Underwrite: the assumption of the risk of buying a new issue of securities from the issuing corporation or government entity and reselling them to the public, either directly or through dealers.
Unit Investment Trust (municipal): a fixed portfolio of tax-exempt bonds sold in fractional, undivided interests. Investors receive a share of interest payments and a share of the principal, as the securities in the portfolio mature or are called.
Unlimited Tax Bond: municipal bond secured by the pledge to levy taxes at an unlimited rate until the bond is repaid.
Unsecured Corporate Bonds: Corporate bonds that are not backed by a specific pledged asset.
Upgrade: an improved rating by a ratings service.
Variable Rate Bond: a bond whose yield is not fixed but is adjusted periodically according to a prescribed formula.
When as and if issued: new issue bonds are offered on this basis until they are legally issued.

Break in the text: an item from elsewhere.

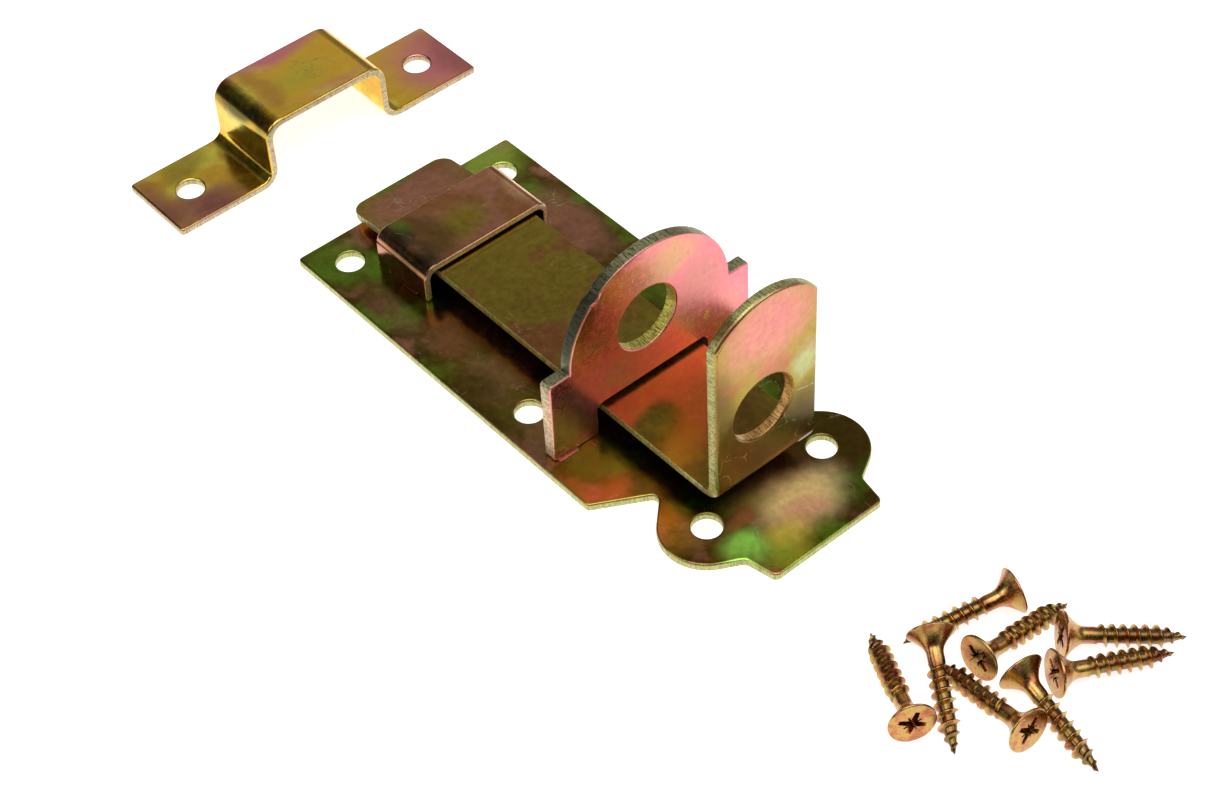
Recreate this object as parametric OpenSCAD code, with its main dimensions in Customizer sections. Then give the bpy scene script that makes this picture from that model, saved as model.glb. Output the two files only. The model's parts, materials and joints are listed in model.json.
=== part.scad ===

In the rare case that bonds are not issued, all trades are cancelled
Yankee Bonds: Bonds that are issued by foreign corporations and governments that trade in the U.S. and denominated in U.S. dollars.
Yield: a measure of the income generated by a bond, determined based on the price and the coupon of the bond. Current Yield is a simple calculation – the annual interest payment divided by the current price of the bond. Yield to Maturity or Yield to Call is a better indicator and allows investors to compare bonds of different maturities or price.
Yield Curve: a graph which shows interest rates at different maturities, ranging from short to long term. Typically upward sloping (that is, interest rates rise as maturities increase), a yield curve is occasionally downward sloping (or “inverted”).
Yield-to-call (YTC): yield on a bond assuming the bond will be redeemed by the issuer at the first call date.
Yield-to-maturity (YTM): concept used to determine the rate of return an investor will receive if a long-term, interest-bearing investment, such as a bond, is held to its maturity date.
Yield-to-worst (YTW): The lowest yield on a security as determined after calculating the yield-to-maturity and the yield-to-call on the first call date and on all subsequent call dates up to maturity. Also called Lowest yield.